### TO DO
Reproduce the top of the data verbatim, through and including the line that contains "return hub - rod_y(-HUB_HALF_Y".

[Start MATERIAL PROVIDED]

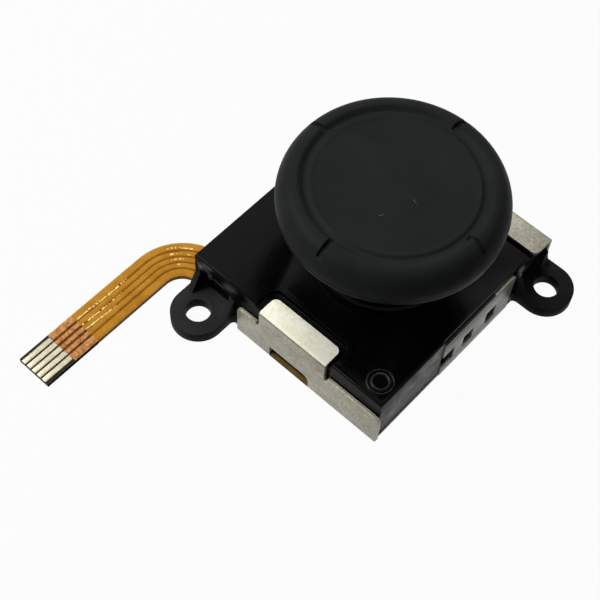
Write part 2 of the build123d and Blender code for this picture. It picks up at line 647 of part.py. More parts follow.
def lower_yoke():
    """The yoke that turns about X: a window frame on the pivot, two journals and an end arm."""
    z0, z1 = FRAME_LOW, PIVOT + FRAME_HALF_HEIGHT
    frame = block(-FRAME_HALF_X, FRAME_HALF_X, -FRAME_HALF_Y, FRAME_HALF_Y, z0, z1)
    frame = fillet(frame.edges().filter_by(Axis.Z), FRAME_ROUND)
    frame += rod_x(-BAR_END, BAR_END, BAR_RADIUS)
    inner = FRAME_HALF_X - FRAME_END
    side = HUB_HALF_Y + SIDE_PLAY
    frame -= block(-inner, inner, -side, side, 0, BODY_TOP)
    frame -= rod_y(-FRAME_HALF_Y - 1, FRAME_HALF_Y + 1, PIN_RADIUS + RUN)
    frame += rod_x(BAR_END - RUN, CAVITY_RIGHT - RUN, JOURNAL_RADIUS)
    return frame + Rot(0, 0, 180) * end_arm()


def upper_arch():
    """The arch that turns about Y over the hub, slotted for the stem, with journals and an end arm."""
    arch = rod_x(-ARCH_HALF, ARCH_HALF, ARCH_OUTER)
    arch -= rod_x(-ARCH_HALF - 1, ARCH_HALF + 1, ARCH_INNER)
    arch = arch & block(-ARCH_HALF, ARCH_HALF, -ARCH_OUTER, ARCH_OUTER, PIVOT, PIVOT + ARCH_OUTER)
    arch = arch & (Pos(0, 0, PIVOT) * Sphere(ARCH_OUTER + ARCH_CROWN))
    slot = STEM_TOP_RADIUS + SLOT_PLAY
    slot_end = ARCH_OUTER * sin(radians(FULL_TILT + ARCH_SLOT_EXTRA))
    arch -= block(-slot, slot, -slot_end, slot_end, PIVOT + 1, PIVOT + ARCH_OUTER + 1)
    for side in (-1, 1):
        y0, y1 = sorted((side * ARCH_INNER, side * (ARCH_OUTER + RUN)))
        boss = block(-ARCH_HALF, ARCH_HALF, y0, y1, PIVOT - BAR_RADIUS, PIVOT + BAR_RADIUS)
        arch += boss - rod_x(-ARCH_HALF - 1, ARCH_HALF + 1, ARCH_INNER)
        y0, y1 = sorted((side * ARCH_INNER, side * BAR_END))
        arch += rod_y(y0, y1, BAR_RADIUS) - rod_x(-1, 1, ARCH_INNER)
    arch += rod_y(BAR_END - RUN, CAVITY_BACK - (CAVITY_BACK - BEARING_OUT) / 2, JOURNAL_RADIUS)
    return arch + Rot(0, 0, 270) * end_arm()


def stem_hub():
    """The hub that leans about Y on its pins inside the lower yoke, bored for the stem."""
    hub = block(-HUB_HALF_X, HUB_HALF_X, -HUB_HALF_Y, HUB_HALF_Y, PIVOT + HUB_LOW, PIVOT + HUB_HIGH)
    hub = fillet(hub.edges().filter_by(Axis.Y), HUB_ROUND)
    hub -= post(0, 0, 0, BODY_TOP, STEM_RADIUS + RUN)
    return hub - rod_y(-HUB_HALF_Y - 1, HUB_HALF_Y + 1, PIN_RADIUS)


def hub_pins():
    """The two steel pins pressed into the hub."""
    inner = STEM_RADIUS + 3 * RUN
    ends = ((inner, FRAME_HALF_Y), (-FRAME_HALF_Y, -inner))
    return Compound(children=[rod_y(y0, y1, PIN_RADIUS) for y0, y1 in ends])


def stem():
    """The stem with its round tip, the shoulder over the hub and the post under the cap."""
    tip = post(0, 0, TIP_Z, PIVOT, STEM_RADIUS) & (Pos(0, 0, PIVOT) * Sphere(PIVOT - TIP_Z))
    body = tip + post(0, 0, PIVOT, PIVOT + SHOULDER, STEM_RADIUS)
    return body + post(0, 0, PIVOT + SHOULDER, STEM_TOP, STEM_TOP_RADIUS)


# The dust dome and the cap
def dust_dome():
    """The round skirt on the stem that closes the opening of the collar."""
    ball = Sphere(DOME_RADIUS) - Sphere(DOME_RADIUS - DOME_WALL)
    skirt = ball & block(-DOME_RADIUS, DOME_RADIUS, -DOME_RADIUS, DOME_RADIUS, DOME_EDGE, DOME_RADIUS)
    boss = post(0, 0, BOSS_LOW, DOME_RADIUS - DOME_WALL / 2, NECK_RADIUS)
    neck = post(0, 0, DOME_RADIUS - DOME_WALL / 2, DOME_RADIUS + NECK_STEP, NECK_RADIUS + NECK_STEP)
    skirt = Pos(0, 0, PIVOT) * (skirt + boss + neck)
    return skirt - post(0, 0, 0, BODY_TOP + DOME_RADIUS + 9, STEM_TOP_RADIUS)


def core_profile():
    """The outline of the cap core: neck, lower ring, throat and head."""
    low = PIVOT + DOME_RADIUS + NECK_STEP
    return [
        (0, low), (NECK_RADIUS, low), (NECK_RADIUS, CORE_RING_Z + CORE_RING_DISH),
        (CORE_RING_RADIUS - CORE_RING_LAND, CORE_RING_Z),
        (CORE_RING_RADIUS - CORE_RING_CHAMFER, CORE_RING_Z),
        (CORE_RING_RADIUS, CORE_RING_Z + CORE_RING_CHAMFER), (CORE_RING_RADIUS, CAP_BOTTOM_Z),
        (CORE_THROAT_RADIUS, CAP_BOTTOM_Z), (CORE_THROAT_RADIUS, CORE_HEAD_BOTTOM - CORE_HEAD_SLOPE),
        (CORE_HEAD_RADIUS, CORE_HEAD_BOTTOM), (CORE_HEAD_RADIUS, CORE_HEAD_TOP), (0, CORE_HEAD_TOP),
    ]


def cap_core():
    """The stiff core of the cap, pressed on the stem."""
    return spun(core_profile()) - post(0, 0, 0, STEM_TOP, STEM_TOP_RADIUS)


def shoulder_meeting(rise):
    """Where the two arcs of the shoulder meet, for the crest's height over the widest place."""
    big = CAP_SHOULDER_RADIUS
    inset = CAP_CREST_INSET
    small = (2 * big * inset - inset ** 2 - rise ** 2) / (2 * (big - rise))
    dx, dz = big - inset, rise - small
    far = big / (big - small)
    return CAP_RADIUS - big + dx * far, CAP_WIDE_Z + dz * far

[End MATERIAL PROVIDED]

### THE RESULT
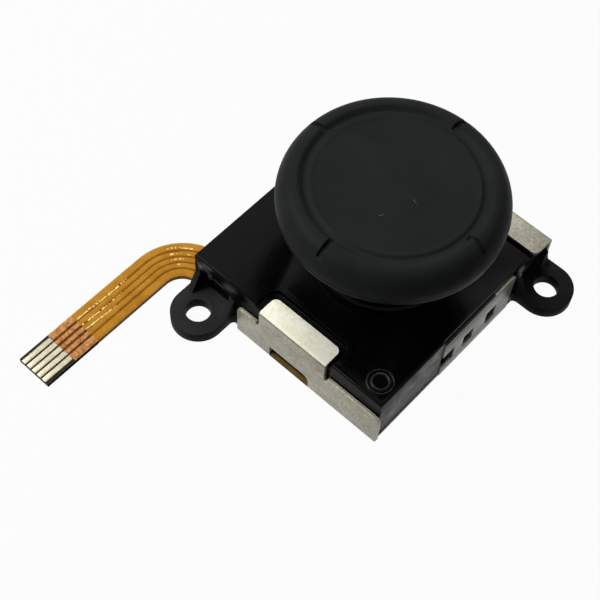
Write part 2 of the build123d and Blender code for this picture. It picks up at line 647 of part.py. More parts follow.
def lower_yoke():
    """The yoke that turns about X: a window frame on the pivot, two journals and an end arm."""
    z0, z1 = FRAME_LOW, PIVOT + FRAME_HALF_HEIGHT
    frame = block(-FRAME_HALF_X, FRAME_HALF_X, -FRAME_HALF_Y, FRAME_HALF_Y, z0, z1)
    frame = fillet(frame.edges().filter_by(Axis.Z), FRAME_ROUND)
    frame += rod_x(-BAR_END, BAR_END, BAR_RADIUS)
    inner = FRAME_HALF_X - FRAME_END
    side = HUB_HALF_Y + SIDE_PLAY
    frame -= block(-inner, inner, -side, side, 0, BODY_TOP)
    frame -= rod_y(-FRAME_HALF_Y - 1, FRAME_HALF_Y + 1, PIN_RADIUS + RUN)
    frame += rod_x(BAR_END - RUN, CAVITY_RIGHT - RUN, JOURNAL_RADIUS)
    return frame + Rot(0, 0, 180) * end_arm()


def upper_arch():
    """The arch that turns about Y over the hub, slotted for the stem, with journals and an end arm."""
    arch = rod_x(-ARCH_HALF, ARCH_HALF, ARCH_OUTER)
    arch -= rod_x(-ARCH_HALF - 1, ARCH_HALF + 1, ARCH_INNER)
    arch = arch & block(-ARCH_HALF, ARCH_HALF, -ARCH_OUTER, ARCH_OUTER, PIVOT, PIVOT + ARCH_OUTER)
    arch = arch & (Pos(0, 0, PIVOT) * Sphere(ARCH_OUTER + ARCH_CROWN))
    slot = STEM_TOP_RADIUS + SLOT_PLAY
    slot_end = ARCH_OUTER * sin(radians(FULL_TILT + ARCH_SLOT_EXTRA))
    arch -= block(-slot, slot, -slot_end, slot_end, PIVOT + 1, PIVOT + ARCH_OUTER + 1)
    for side in (-1, 1):
        y0, y1 = sorted((side * ARCH_INNER, side * (ARCH_OUTER + RUN)))
        boss = block(-ARCH_HALF, ARCH_HALF, y0, y1, PIVOT - BAR_RADIUS, PIVOT + BAR_RADIUS)
        arch += boss - rod_x(-ARCH_HALF - 1, ARCH_HALF + 1, ARCH_INNER)
        y0, y1 = sorted((side * ARCH_INNER, side * BAR_END))
        arch += rod_y(y0, y1, BAR_RADIUS) - rod_x(-1, 1, ARCH_INNER)
    arch += rod_y(BAR_END - RUN, CAVITY_BACK - (CAVITY_BACK - BEARING_OUT) / 2, JOURNAL_RADIUS)
    return arch + Rot(0, 0, 270) * end_arm()


def stem_hub():
    """The hub that leans about Y on its pins inside the lower yoke, bored for the stem."""
    hub = block(-HUB_HALF_X, HUB_HALF_X, -HUB_HALF_Y, HUB_HALF_Y, PIVOT + HUB_LOW, PIVOT + HUB_HIGH)
    hub = fillet(hub.edges().filter_by(Axis.Y), HUB_ROUND)
    hub -= post(0, 0, 0, BODY_TOP, STEM_RADIUS + RUN)
    return hub - rod_y(-HUB_HALF_Y - 1, HUB_HALF_Y + 1, PIN_RADIUS)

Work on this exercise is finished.